Thu October 23, 2008
Comptroller says Thruway Tolls Should be Rolled Back
By Karen DeWitt
Albany, New York – The State Comptroller says an audit of the state Thruway Authority has found that it's difficult to determine whether a controversial toll hike enacted last January is really justified.
When the Thruway Authority announced the 10% toll hike, it said it needed the money to fund maintenance and repair projects, and to make up for decreased usage of the nation's longest toll highway due to high gas prices. But State Comptroller Tom DiNapoli, speaking in Rochester, says an audit has found that the records of the capital projects are too "muddled" to determine whether the toll hike was actually necessary. He recommends now that gas prices are declining, a portion of the toll hikes should be rescinded.
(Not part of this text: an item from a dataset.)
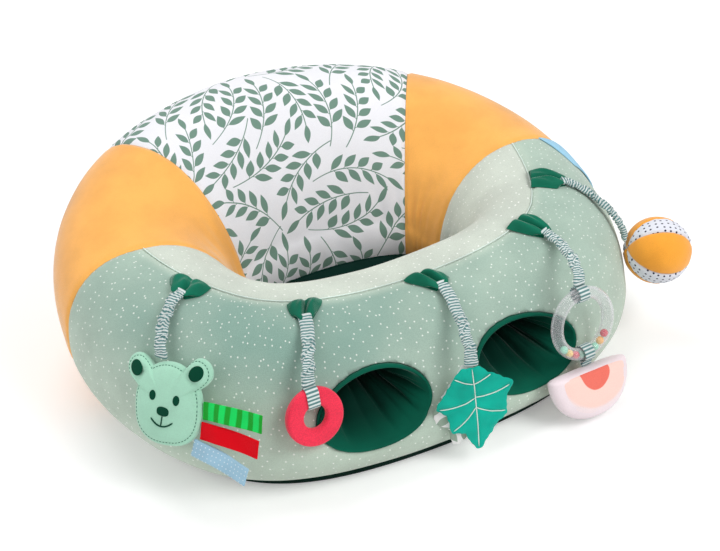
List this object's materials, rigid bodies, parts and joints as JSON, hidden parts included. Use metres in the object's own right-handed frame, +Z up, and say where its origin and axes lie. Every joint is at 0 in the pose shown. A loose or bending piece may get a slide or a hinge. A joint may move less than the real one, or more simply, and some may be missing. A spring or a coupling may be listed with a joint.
{
  "type": "baby floor seat",
  "caption": "Padded baby floor seat: an air ring in a zipped fabric cover with a high back, leg openings through the front, and soft toys hanging on gathered straps.",
  "frame": {"origin": "centre of the base panel's underside, on the floor", "axes": "+Z up, -Y towards the front with the leg openings, +X to the right as seen from the front"},
  "size_m": [0.6337, 0.5296, 0.235],
  "materials": {
    "air_chamber": "satin",
    "valve_plastic": "gloss",
    "sage_velour": "matte",
    "pale_sage_velour": "matte",
    "orange_velour": "matte",
    "white_print": "matte",
    "base_fabric": "matte",
    "mat_fabric": "matte",
    "lining_satin": "satin",
    "tab_velvet": "matte",
    "striped_webbing": "satin",
    "mint_plush": "matte",
    "green_ribbon": "satin",
    "red_ribbon": "satin",
    "blue_ribbon": "satin",
    "teether_rubber": "satin",
    "leaf_print": "matte",
    "leaf_felt": "matte",
    "clear_plastic": "gloss",
    "bead_plastic": "gloss",
    "fruit_plush": "matte",
    "flap_fabric": "matte",
    "zip_plastic": "satin",
    "zip_metal": "satin"
  },
  "bodies": {
    "seat": {"inflatable_ring": "air_chamber", "air_valve": "valve_plastic", "valve_plug": "valve_plastic", "front_panel": "sage_velour", "front_top_panel": "pale_sage_velour", "left_side_panel": "orange_velour", "right_side_panel": "orange_velour", "back_panel": "white_print", "base_panel": "base_fabric", "seat_mat": "mat_fabric", "leg_tunnel_left": "lining_satin", "leg_tunnel_right": "lining_satin", "tab_1": "tab_velvet", "tab_2": "tab_velvet", "tab_3": "tab_velvet", "tab_4": "tab_velvet", "tab_5": "tab_velvet", "zip_tape": "base_fabric", "zip_teeth": "zip_plastic"},
    "strap_1": {"strap_1": "striped_webbing"},
    "strap_2": {"strap_2": "striped_webbing"},
    "strap_3": {"strap_3": "striped_webbing"},
    "strap_4": {"strap_4": "striped_webbing"},
    "strap_5": {"strap_5": "striped_webbing"},
    "animal_head": {"animal_head": "mint_plush"},
    "ribbon_green": {"ribbon_green": "green_ribbon"},
    "ribbon_red": {"ribbon_red": "red_ribbon"},
    "ribbon_blue": {"ribbon_blue": "blue_ribbon"},
    "teether_loop": {"teether_loop": "striped_webbing"},
    "teether_ring": {"teether_ring": "teether_rubber"},
    "leaf_back": {"leaf_back": "leaf_print"},
    "leaf_front": {"leaf_front": "leaf_felt"},
    "rattle_loop": {"rattle_loop": "striped_webbing"},
    "rattle_ring": {"rattle_ring": "clear_plastic"},
    "rattle_beads": {"rattle_beads": "bead_plastic"},
    "fruit_loop": {"fruit_loop": "striped_webbing"},
    "fruit_slice": {"fruit_slice": "fruit_plush"},
    "side_flap": {"side_flap": "flap_fabric"},
    "zip_slider": {"zip_slider": "zip_metal"},
    "zip_pull": {"zip_pull": "zip_metal"},
    "ball": {"ball_filling": "white_print", "ball_orange_gores": "orange_velour", "ball_dotted_gores": "white_print"}
  },
  "joints": [
    {"name": "strap_1_lift", "type": "hinge", "parent": "seat", "child": "strap_1", "pos_m": [-0.21253, -0.06144, 0.17107], "axis": [-0.3173, 0.9483, 0], "range_deg": [0, 60]},
    {"name": "strap_2_lift", "type": "hinge", "parent": "seat", "child": "strap_2", "pos_m": [-0.12019, -0.13257, 0.15181], "axis": [-0.9784, 0.2069, 0], "range_deg": [0, 60]},
    {"name": "strap_3_lift", "type": "hinge", "parent": "seat", "child": "strap_3", "pos_m": [0.02587, -0.13631, 0.14175], "axis": [-0.9998, -0.0177, 0], "range_deg": [0, 60]},
    {"name": "strap_4_lift", "type": "hinge", "parent": "seat", "child": "strap_4", "pos_m": [0.15343, -0.12757, 0.15701], "axis": [-0.9072, -0.4207, 0], "range_deg": [0, 60]},
    {"name": "strap_5_lift", "type": "hinge", "parent": "seat", "child": "strap_5", "pos_m": [0.21964, -0.06714, 0.16876], "axis": [-0.3324, -0.9431, 0], "range_deg": [0, 60]},
    {"name": "head_swing", "type": "hinge", "parent": "strap_1", "child": "animal_head", "pos_m": [-0.25278, -0.10802, 0.143], "axis": [-0.5421, 0.8403, 0], "range_deg": [0, 50]},
    {"name": "green_tag_fold", "type": "hinge", "parent": "animal_head", "child": "ribbon_green", "pos_m": [-0.23676, -0.16426, 0.11098], "axis": [-0.3255, -0.355, -0.8764], "range_deg": [0, 40]},
    {"name": "red_tag_fold", "type": "hinge", "parent": "animal_head", "child": "ribbon_red", "pos_m": [-0.24313, -0.16997, 0.09509], "axis": [-0.3656, -0.2981, -0.8817], "range_deg": [0, 40]},
    {"name": "blue_tag_fold", "type": "hinge", "parent": "animal_head", "child": "ribbon_blue", "pos_m": [-0.25258, -0.17005, 0.08008], "axis": [-0.449, -0.1653, -0.8781], "range_deg": [0, 40]},
    {"name": "teether_swing", "type": "hinge", "parent": "strap_2", "child": "teether_loop", "pos_m": [-0.14784, -0.19314, 0.126], "axis": [-0.9999, -0.0129, 0], "range_deg": [0, 60]},
    {"name": "teether_turn", "type": "hinge", "parent": "teether_loop", "child": "teether_ring", "pos_m": [-0.14773, -0.20122, 0.09359], "axis": [0.0126, -0.9702, 0.2419], "continuous": true},
    {"name": "leaf_back_swing", "type": "hinge", "parent": "strap_3", "child": "leaf_back", "pos_m": [0.00632, -0.21978, 0.106], "axis": [-0.9286, 0.371, 0], "range_deg": [0, 50]},
    {"name": "leaf_front_fold", "type": "hinge", "parent": "leaf_back", "child": "leaf_front", "pos_m": [0.00632, -0.21978, 0.106], "axis": [-0.9286, 0.371, 0], "range_deg": [0, 50]},
    {"name": "rattle_swing", "type": "hinge", "parent": "strap_4", "child": "rattle_loop", "pos_m": [0.13907, -0.20383, 0.142], "axis": [-0.9979, -0.0647, 0], "range_deg": [0, 60]},
    {"name": "rattle_turn", "type": "hinge", "parent": "rattle_loop", "child": "rattle_ring", "pos_m": [0.13966, -0.21295, 0.09899], "axis": [0.0633, -0.9761, 0.2079], "continuous": true},
    {"name": "beads_roll", "type": "hinge", "parent": "rattle_ring", "child": "rattle_beads", "pos_m": [0.13966, -0.21295, 0.09899], "axis": [0.0633, -0.9761, 0.2079], "continuous": true},
    {"name": "fruit_slide_round", "type": "hinge", "parent": "rattle_loop", "child": "fruit_loop", "pos_m": [0.13966, -0.21295, 0.09899], "axis": [0.0633, -0.9761, 0.2079], "range_deg": [-45, 45]},
    {"name": "fruit_swing", "type": "hinge", "parent": "fruit_loop", "child": "fruit_slice", "pos_m": [0.14026, -0.2222, 0.05539], "axis": [-0.9979, -0.0647, 0], "range_deg": [-10, 50]},
    {"name": "ball_swing", "type": "hinge", "parent": "strap_5", "child": "ball", "pos_m": [0.2617, -0.12228, 0.114], "axis": [-0.4896, -0.8719, 0], "range_deg": [0, 35]},
    {"name": "side_flap_lift", "type": "hinge", "parent": "seat", "child": "side_flap", "pos_m": [0.25848, 0.00145, 0.16581], "axis": [0.3117, -0.8927, -0.3255], "range_deg": [0, 70]},
    {"name": "zip_run", "type": "hinge", "parent": "seat", "child": "zip_slider", "pos_m": [0, -0.35217, 0.038], "axis": [0, 0, 1], "range_deg": [0, 20]},
    {"name": "zip_pull_swing", "type": "hinge", "parent": "zip_slider", "child": "zip_pull", "pos_m": [0.09982, 0.21391, 0.03316], "axis": [0.9848, -0.1736, 0], "range_deg": [-5, 80]}
  ]
}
"If you were to roll back some of those toll hikes, perhaps that could encourage more people to go back on those roadways and increase the toll revenue," said DiNapoli.
The Comptroller also recommends that the Thruway Authority develop a better reporting plan for construction projects. He says they could use New York City's Metropolitan Transportation Authority as a model. At the MTA, he says, when capital projects are changed or delayed, the update is presented to the authority's board and is also made available to the public on the MTA website.
In a statement, the Thruway Authority says it agrees with many of the comptroller's concerns, and has already implemented a number of the recommendations. The Authority continues to maintain, though, that the toll hikes were justified.